***** INFORMATION GIVEN

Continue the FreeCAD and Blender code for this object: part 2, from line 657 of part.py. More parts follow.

**********
***** INFORMATION GIVEN

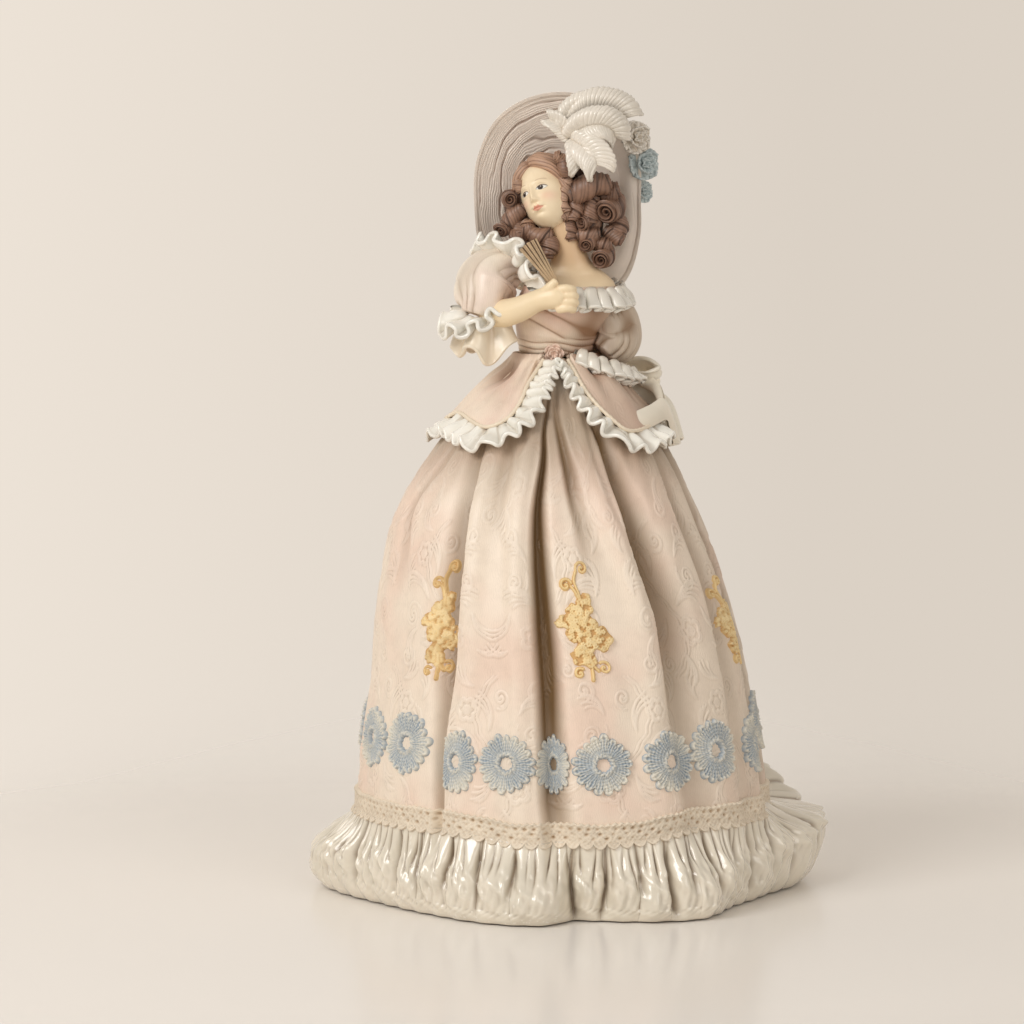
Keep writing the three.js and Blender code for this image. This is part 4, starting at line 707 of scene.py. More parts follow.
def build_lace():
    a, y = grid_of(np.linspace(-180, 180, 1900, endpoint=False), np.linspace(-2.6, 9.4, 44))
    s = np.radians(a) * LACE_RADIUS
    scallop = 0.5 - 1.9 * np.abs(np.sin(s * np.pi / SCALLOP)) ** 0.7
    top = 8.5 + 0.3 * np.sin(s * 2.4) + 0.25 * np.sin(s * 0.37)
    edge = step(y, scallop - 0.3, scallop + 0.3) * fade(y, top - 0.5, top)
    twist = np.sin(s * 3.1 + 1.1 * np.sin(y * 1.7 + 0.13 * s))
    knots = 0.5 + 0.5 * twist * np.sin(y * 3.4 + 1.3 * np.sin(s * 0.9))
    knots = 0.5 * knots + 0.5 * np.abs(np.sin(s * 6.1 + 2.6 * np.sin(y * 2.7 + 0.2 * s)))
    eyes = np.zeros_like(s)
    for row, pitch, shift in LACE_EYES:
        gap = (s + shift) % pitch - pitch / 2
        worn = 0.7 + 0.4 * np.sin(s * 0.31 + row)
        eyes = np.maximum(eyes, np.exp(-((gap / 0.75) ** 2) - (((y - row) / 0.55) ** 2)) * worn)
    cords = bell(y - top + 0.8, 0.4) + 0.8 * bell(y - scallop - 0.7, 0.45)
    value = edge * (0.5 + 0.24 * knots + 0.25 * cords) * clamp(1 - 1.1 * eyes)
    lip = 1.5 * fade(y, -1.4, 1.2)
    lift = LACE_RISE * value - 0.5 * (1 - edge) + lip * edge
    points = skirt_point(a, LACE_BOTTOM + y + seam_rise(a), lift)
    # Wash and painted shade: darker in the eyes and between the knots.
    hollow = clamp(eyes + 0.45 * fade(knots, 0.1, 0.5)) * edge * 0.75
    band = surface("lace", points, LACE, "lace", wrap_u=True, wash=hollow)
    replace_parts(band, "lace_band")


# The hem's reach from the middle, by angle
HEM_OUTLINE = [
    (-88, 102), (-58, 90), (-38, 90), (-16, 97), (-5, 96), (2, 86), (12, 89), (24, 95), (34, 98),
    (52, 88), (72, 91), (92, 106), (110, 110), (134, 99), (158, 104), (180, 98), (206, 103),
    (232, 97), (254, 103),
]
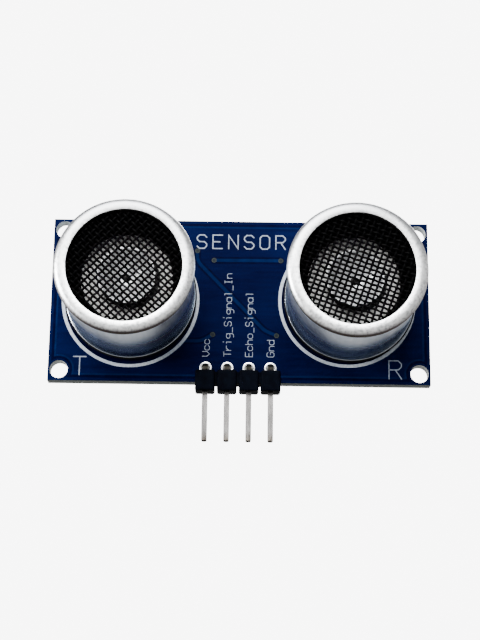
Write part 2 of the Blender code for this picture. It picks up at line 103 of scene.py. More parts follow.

**********

§ **WHAT TO DO**: Pull out every line above that holds the word "this".

§ **TASK SOLUTION**:
Continue the FreeCAD and Blender code for this object: part 2, from line 657 of part.py. More parts follow.
Keep writing the three.js and Blender code for this image. This is part 4, starting at line 707 of scene.py. More parts follow.
Write part 2 of the Blender code for this picture. It picks up at line 103 of scene.py. More parts follow.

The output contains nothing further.